#### [WORK TO DO]
Return all lines where the word "measured" can be found.

#### [MATERIAL SHOWN]

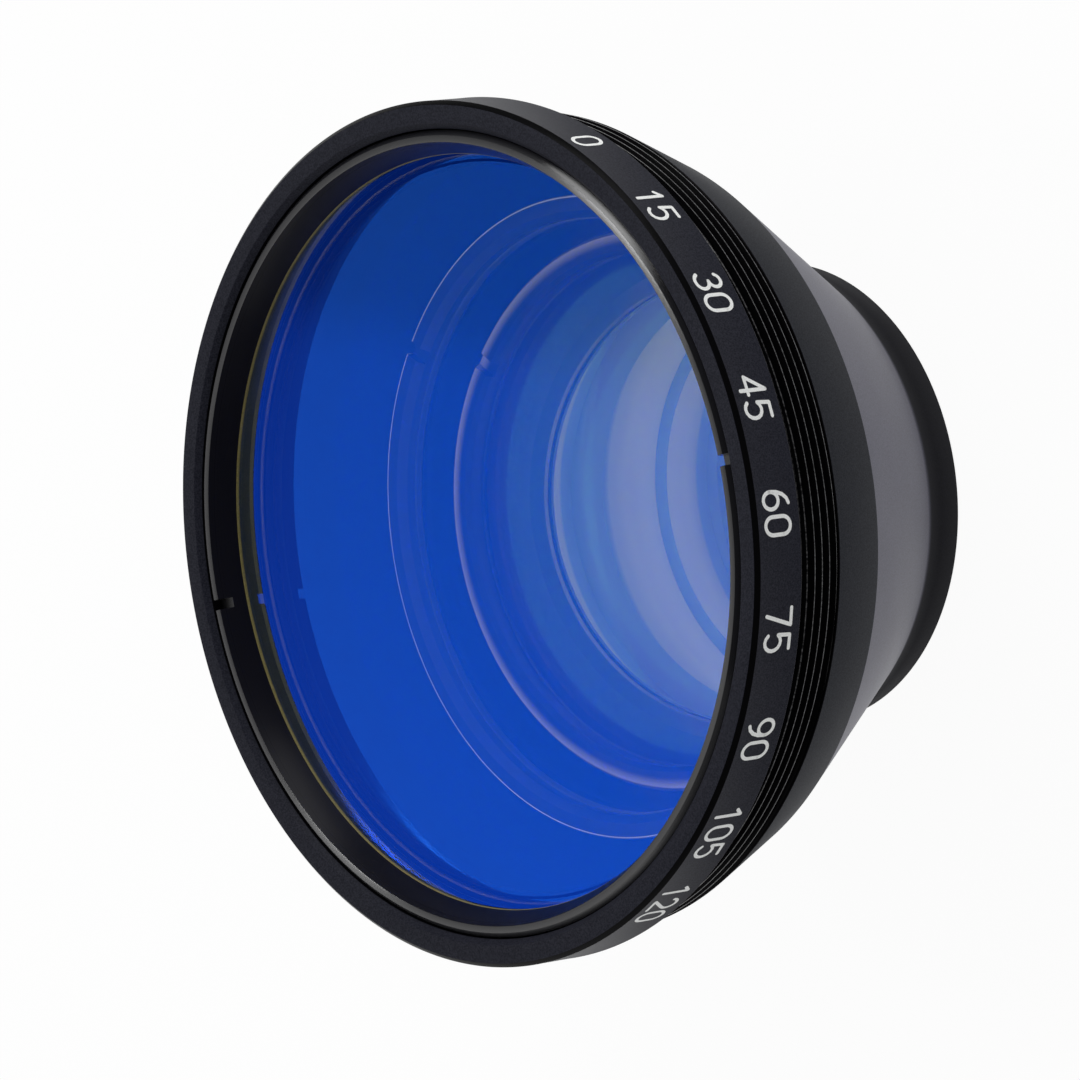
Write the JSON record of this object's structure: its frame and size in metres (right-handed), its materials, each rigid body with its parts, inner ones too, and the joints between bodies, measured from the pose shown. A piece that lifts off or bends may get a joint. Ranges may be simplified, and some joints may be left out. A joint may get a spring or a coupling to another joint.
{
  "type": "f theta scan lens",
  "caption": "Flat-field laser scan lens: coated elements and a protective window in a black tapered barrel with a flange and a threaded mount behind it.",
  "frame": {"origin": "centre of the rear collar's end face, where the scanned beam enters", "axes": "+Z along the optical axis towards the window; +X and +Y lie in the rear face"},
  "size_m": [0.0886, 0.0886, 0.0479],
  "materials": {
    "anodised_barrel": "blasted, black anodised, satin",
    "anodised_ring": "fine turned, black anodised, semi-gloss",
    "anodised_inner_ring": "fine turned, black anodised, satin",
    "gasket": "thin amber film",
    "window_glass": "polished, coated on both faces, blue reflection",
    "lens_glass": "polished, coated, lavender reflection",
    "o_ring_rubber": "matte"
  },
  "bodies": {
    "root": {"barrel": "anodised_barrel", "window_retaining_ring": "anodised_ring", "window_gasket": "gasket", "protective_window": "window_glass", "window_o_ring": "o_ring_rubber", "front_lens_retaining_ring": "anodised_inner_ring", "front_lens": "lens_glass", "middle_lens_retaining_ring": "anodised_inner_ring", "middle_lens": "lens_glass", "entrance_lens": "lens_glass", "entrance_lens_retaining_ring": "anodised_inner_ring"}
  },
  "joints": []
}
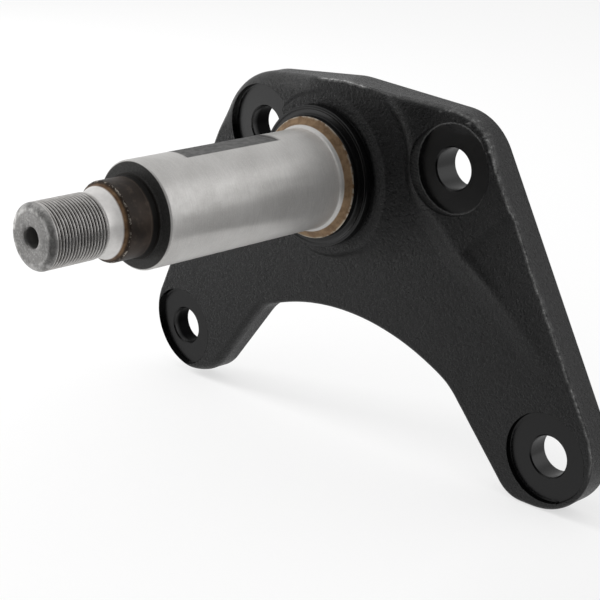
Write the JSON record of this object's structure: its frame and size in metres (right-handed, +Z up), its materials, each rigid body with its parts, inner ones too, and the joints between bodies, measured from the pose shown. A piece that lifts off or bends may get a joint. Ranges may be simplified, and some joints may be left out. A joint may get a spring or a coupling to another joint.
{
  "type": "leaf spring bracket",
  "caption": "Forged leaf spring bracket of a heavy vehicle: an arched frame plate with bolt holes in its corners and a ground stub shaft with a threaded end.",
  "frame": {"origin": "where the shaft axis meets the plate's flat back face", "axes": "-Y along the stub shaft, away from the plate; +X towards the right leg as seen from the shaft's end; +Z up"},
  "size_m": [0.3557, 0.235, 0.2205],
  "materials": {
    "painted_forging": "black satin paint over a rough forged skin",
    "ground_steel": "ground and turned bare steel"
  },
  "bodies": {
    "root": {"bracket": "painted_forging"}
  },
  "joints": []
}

---

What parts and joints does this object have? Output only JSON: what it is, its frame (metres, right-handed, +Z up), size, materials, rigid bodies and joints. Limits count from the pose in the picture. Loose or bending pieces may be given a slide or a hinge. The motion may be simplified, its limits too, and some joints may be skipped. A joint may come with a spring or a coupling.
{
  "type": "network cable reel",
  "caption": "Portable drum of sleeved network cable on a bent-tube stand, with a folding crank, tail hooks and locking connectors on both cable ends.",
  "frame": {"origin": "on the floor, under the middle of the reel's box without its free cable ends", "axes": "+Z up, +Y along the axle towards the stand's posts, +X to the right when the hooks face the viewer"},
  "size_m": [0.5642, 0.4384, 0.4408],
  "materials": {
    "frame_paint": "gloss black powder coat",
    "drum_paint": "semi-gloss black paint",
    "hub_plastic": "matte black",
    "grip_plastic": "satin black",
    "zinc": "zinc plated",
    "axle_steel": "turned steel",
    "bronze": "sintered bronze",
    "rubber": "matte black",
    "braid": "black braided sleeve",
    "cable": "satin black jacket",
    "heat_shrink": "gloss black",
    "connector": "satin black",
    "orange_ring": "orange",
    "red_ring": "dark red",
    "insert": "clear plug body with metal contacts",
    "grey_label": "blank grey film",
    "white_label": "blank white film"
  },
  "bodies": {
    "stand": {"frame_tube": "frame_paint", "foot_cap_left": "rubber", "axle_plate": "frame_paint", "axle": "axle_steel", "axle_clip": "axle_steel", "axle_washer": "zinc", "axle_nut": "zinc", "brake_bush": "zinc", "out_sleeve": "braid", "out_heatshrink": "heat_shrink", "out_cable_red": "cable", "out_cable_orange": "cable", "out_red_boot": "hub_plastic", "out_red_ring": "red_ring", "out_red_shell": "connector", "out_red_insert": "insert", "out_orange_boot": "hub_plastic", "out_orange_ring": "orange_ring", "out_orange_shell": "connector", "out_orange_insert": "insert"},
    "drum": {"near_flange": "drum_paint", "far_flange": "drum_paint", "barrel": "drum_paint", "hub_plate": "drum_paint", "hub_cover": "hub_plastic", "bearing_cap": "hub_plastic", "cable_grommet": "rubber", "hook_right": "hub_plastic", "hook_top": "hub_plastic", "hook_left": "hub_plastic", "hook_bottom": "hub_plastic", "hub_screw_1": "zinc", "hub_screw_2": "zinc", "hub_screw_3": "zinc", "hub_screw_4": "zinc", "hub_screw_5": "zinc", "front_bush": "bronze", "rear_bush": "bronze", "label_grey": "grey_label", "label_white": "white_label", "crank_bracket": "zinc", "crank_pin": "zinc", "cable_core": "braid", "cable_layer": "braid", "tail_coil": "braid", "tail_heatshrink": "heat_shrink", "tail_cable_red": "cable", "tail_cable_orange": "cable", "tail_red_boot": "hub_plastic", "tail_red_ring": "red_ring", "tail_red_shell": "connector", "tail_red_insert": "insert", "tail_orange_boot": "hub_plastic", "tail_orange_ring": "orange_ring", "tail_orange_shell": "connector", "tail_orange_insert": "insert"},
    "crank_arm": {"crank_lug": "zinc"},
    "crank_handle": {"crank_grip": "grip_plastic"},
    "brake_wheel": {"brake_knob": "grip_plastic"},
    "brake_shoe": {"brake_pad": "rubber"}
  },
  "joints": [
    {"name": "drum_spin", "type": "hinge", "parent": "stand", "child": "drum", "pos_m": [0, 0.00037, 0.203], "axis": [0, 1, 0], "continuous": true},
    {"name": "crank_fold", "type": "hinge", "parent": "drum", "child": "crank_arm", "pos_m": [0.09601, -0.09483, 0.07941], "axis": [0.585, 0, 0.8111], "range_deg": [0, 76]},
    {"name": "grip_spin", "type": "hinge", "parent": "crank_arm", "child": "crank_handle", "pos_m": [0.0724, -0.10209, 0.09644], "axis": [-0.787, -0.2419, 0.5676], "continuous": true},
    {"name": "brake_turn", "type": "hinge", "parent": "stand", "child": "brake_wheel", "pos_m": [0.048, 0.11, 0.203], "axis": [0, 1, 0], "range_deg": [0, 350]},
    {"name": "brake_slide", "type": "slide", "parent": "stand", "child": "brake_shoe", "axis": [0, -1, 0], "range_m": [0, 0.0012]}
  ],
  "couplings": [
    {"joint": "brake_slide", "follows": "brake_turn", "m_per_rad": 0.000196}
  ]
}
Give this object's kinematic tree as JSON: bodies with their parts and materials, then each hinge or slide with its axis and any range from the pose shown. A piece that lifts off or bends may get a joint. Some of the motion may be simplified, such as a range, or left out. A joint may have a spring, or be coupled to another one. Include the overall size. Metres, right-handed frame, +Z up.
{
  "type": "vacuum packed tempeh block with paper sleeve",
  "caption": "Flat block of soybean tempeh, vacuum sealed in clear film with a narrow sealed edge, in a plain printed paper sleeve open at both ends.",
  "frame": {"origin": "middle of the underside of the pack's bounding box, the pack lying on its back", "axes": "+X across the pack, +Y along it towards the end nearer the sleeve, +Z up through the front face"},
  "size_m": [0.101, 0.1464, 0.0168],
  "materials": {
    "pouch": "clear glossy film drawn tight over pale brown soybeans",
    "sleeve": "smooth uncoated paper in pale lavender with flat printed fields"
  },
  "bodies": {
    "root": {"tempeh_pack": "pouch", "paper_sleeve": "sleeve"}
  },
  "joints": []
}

#### [TASK RESULT]
Write the JSON record of this object's structure: its frame and size in metres (right-handed), its materials, each rigid body with its parts, inner ones too, and the joints between bodies, measured from the pose shown. A piece that lifts off or bends may get a joint. Ranges may be simplified, and some joints may be left out. A joint may get a spring or a coupling to another joint.
Write the JSON record of this object's structure: its frame and size in metres (right-handed, +Z up), its materials, each rigid body with its parts, inner ones too, and the joints between bodies, measured from the pose shown. A piece that lifts off or bends may get a joint. Ranges may be simplified, and some joints may be left out. A joint may get a spring or a coupling to another joint.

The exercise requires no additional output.